鈴木健著「究極の会議」

会議には誰もが悩まされている。鈴木健は冒頭でこう書く。

できれば、この世から会議を一切なくしたい。

これだけで会議がうまくいくというコツを、「たった一つ」だけ伝授するというのがこの本の趣旨である。たった一つなので、薄い本になった。たった一つなので、どんなコツなのか、もう言ってしまっていいだろう。
「会議はその場で議事録を作るためにある」

たしかに160ページほどの薄い本ではあるが、「議事録ドリブン」という鈴木が提唱する「究極の会議」方法については思想から実践プロセス、各種議事録作成ツールにいたるまで詳述されている。「会議のやり方」を考えたり、会社の中でチームでの「会議のやり方」を変える提案ができ実践できる立場にいる人は、この本を読んでみるといいと思う。
特に、大学生や大学院生で、会議というものに対する先入観念なしに、これからまっさらな気持ちで、進んだネット環境も駆使しつつ、リアルで複数の人たちで協力して何かを生み出すプロジェクト(もちろん会社を起こすのもプロジェクトだ)を始める人たちには、お勧めの一冊だ。

究極の会議

究極の会議

小野和俊がブログでこう書いているように、

鈴木健と組む時はいつも彼がアイデアを考えて、私が実装した。彼の考えたアイデアを形にするのは楽しかった。一緒にやったプロジェクトの一つにIPA未踏ソフトのXMというのがあって、彼は現在、サルガッソーという会社を立ち上げてその時の成果をベースとした、会議のためのソフトウェアの事業を手がけている。先日鈴木健から送られてきた「究極の会議」という本は、彼がここ数年取り組んできた、より良い会議を行うための方法と、最後に少しソフトウェアが紹介されている本。
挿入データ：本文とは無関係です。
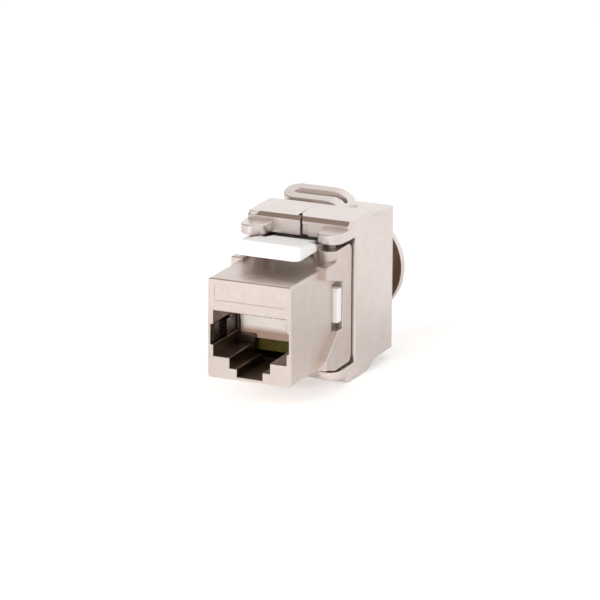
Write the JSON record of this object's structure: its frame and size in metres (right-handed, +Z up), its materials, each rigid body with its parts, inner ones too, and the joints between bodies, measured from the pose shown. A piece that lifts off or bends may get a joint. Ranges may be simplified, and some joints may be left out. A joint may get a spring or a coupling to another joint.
{
  "type": "keystone jack",
  "caption": "Shielded tool-less keystone jack: a die-cast socket with a sprung white latch and two rear wings that swing open round the cable.",
  "frame": {"origin": "the middle of the lower front edge of the nose, where the jack seats in its faceplate opening", "axes": "+X to the right seen from the front, +Y from the front face to the cable, +Z up towards the latch"},
  "size_m": [0.0178, 0.0418, 0.0281],
  "materials": {
    "zinc_casting": "satin nickel plating on a zinc die casting",
    "white_plastic": "moulded",
    "ivory_plastic": "moulded",
    "gold_contact": "gold plating",
    "spring_steel": "rolled",
    "pin_steel": "turned",
    "board_laminate": "solder mask",
    "tinned_bronze": "tin plating"
  },
  "bodies": {
    "housing": {"front_housing": "zinc_casting", "termination_block": "white_plastic", "wire_cap": "white_plastic", "contact_carrier": "ivory_plastic", "contact_wire_1": "gold_contact", "contact_wire_2": "gold_contact", "contact_wire_3": "gold_contact", "contact_wire_4": "gold_contact", "contact_wire_5": "gold_contact", "contact_wire_6": "gold_contact", "contact_wire_7": "gold_contact", "contact_wire_8": "gold_contact", "shield_spring_left": "spring_steel", "shield_spring_right": "spring_steel", "upper_hinge_pin_left": "pin_steel", "upper_hinge_pin_right": "pin_steel", "lower_hinge_pin_left": "pin_steel", "lower_hinge_pin_right": "pin_steel", "circuit_board": "board_laminate", "lower_blade_1": "tinned_bronze", "lower_blade_2": "tinned_bronze", "lower_blade_3": "tinned_bronze", "lower_blade_4": "tinned_bronze", "upper_blade_1": "tinned_bronze", "upper_blade_2": "tinned_bronze", "upper_blade_3": "tinned_bronze", "upper_blade_4": "tinned_bronze"},
    "right_wing": {"right_wing_shell": "zinc_casting"},
    "left_wing": {"left_wing_shell": "zinc_casting"},
    "latch_lever": {"latch": "white_plastic"}
  },
  "joints": [
    {"name": "right_wing_hinge", "type": "hinge", "parent": "housing", "child": "right_wing", "pos_m": [0.00675, 0.0165, 0.0091], "axis": [0, 0, -1], "range_deg": [0, 100]},
    {"name": "left_wing_hinge", "type": "hinge", "parent": "housing", "child": "left_wing", "pos_m": [-0.00675, 0.0165, 0.0091], "axis": [0, 0, 1], "range_deg": [0, 100]},
    {"name": "latch_flex", "type": "hinge", "parent": "housing", "child": "latch_lever", "pos_m": [0, 0.0188, 0.0176], "axis": [1, 0, 0], "range_deg": [0, 9], "stiffness_Nm_per_rad": 0.02}
  ]
}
薄い本だけれど、ちょっとした思い付きで適当に書かれた本ではないし、中身が濃く、じっくり読むと得るところが多いと思う。
毒舌の小飼弾ブログ

「役に立つ」が「面白い」とは言えない

と書いているが、「面白い」というよりも「役に立つ」タイプの本だな、たしかに。
また、彼が開発したASP型の支援ツール「SARGASSO XM」の紹介は少ない。あまり多く書きすぎると、この本が自分のソフトウェアの紹介ばかりになって我田引水になってしまうので控えたのだろう。興味のある人はこちらをご参照
あとちなみに、本書の中で参照されているグーグルの会議術の原文「How to Run a Meeting Like Google」はこちら。
ちなみに、グーグルがこのツールを使って会議をしているというわけでは、まだない、たぶん。